At the end of November 2011 I learned two terms I’d never heard before: “irritable uterus” and “wimpy white boy.” Irritable uterus leads to 37-week C section. 37-week C section leads to “wimpy white boy” spending ten days in the special care nursery two hours away from home.

Ten days in the special care nursery two hours away from home leads to…well, a family situation nobody was prepared for. Christian was trying to work–because he couldn’t take time off while I was gone and be there to help when we got home as well–and keep the kids’ anticipation of Advent activities. And clean. And cook. And grocery shop. And oh yes, prepare the choir for Christmas.

Thank God, he didn’t have to do it by himself. As it turned out, the ranks mobilized. My parents. My sister. Friends took turns watching kids, too, so Christian could work and grocery shop and meet choir obligations. People brought food. Cleaned the house. Took care of school transport. At my end, once I was officially checked out of the hospital, people brought food to save me from beggaring myself in the hospital cafeteria.

It was a humbling experience.

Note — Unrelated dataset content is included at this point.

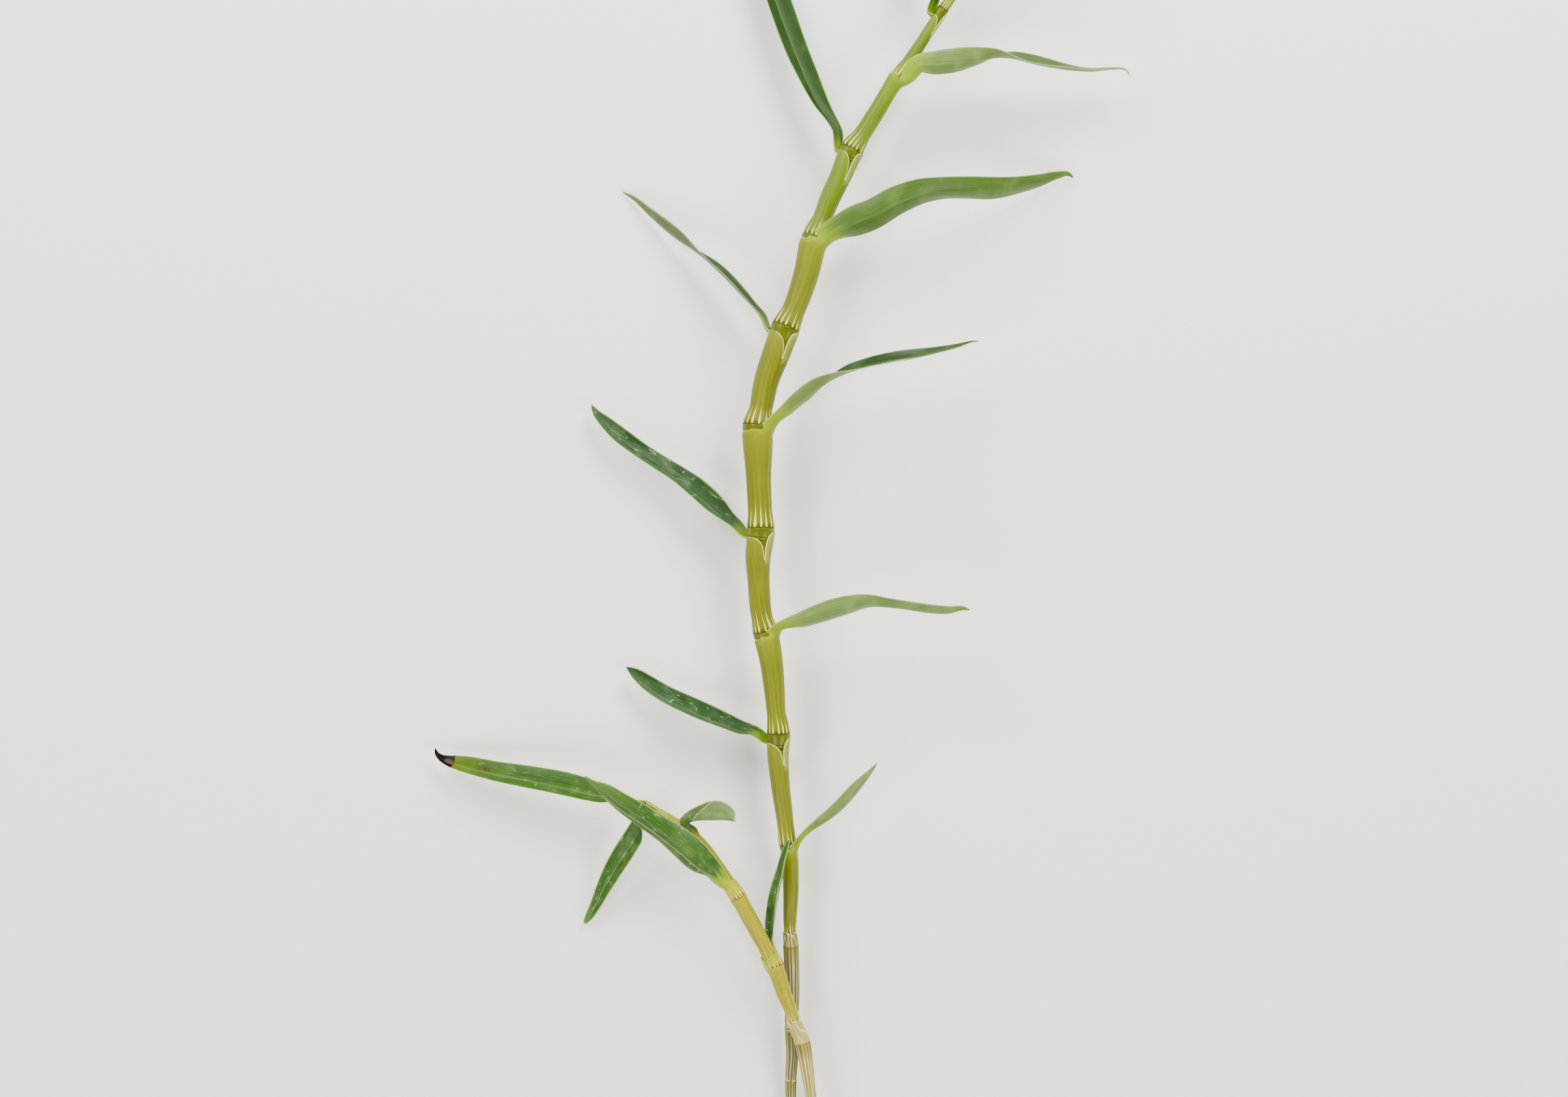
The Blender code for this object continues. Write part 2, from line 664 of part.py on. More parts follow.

We had always been sticklers about thank you notes, but it was soon clear that there was no way we were going to be able to keep track of who we owed thank you notes to, much less get them written. And I realized that if the tables had been turned, I wouldn’t have been at all worried about receiving a thank you note.

As long as we’re alive, there will be unpleasant or difficult situations forced upon us. Like Simon, impressed into service to carry a cross up to Golgotha. It’s good for us to be reminded that even Jesus didn’t get to Calvary all by himself. He needed help to carry the cross.

Then again, did he, really? Isn’t this more like it was in the desert, at the beginning of his ministry, when the devil tried to get him to use his divinity to his own advantage? Jesus could have thrown himself down and required the angels to save him. Likewise on the way of the cross, he could have played the God card to get him to the top of the hill. But that would sort of defeat the purpose. Because his human frailty, which made hade him need help, serves to remind us that we don’t have to carry our burdens alone, either. In fact, we can’t carry them alone.

The idea of rugged individualism sounds great, but the reality is that we need each other. Especially when those tough times come calling, and we’re faced with situations nobody should have to handle. Think of 9/11, of Sandy Hook or Katrina. Stories of heroism come out of the worst tragedies and the ugliest realities of human existence.

We need each other. That’s what Jesus teaches us in this station. We need each other, and when we are willing not only to give with grace, but to accept what others give, that is when humanity shines brightest.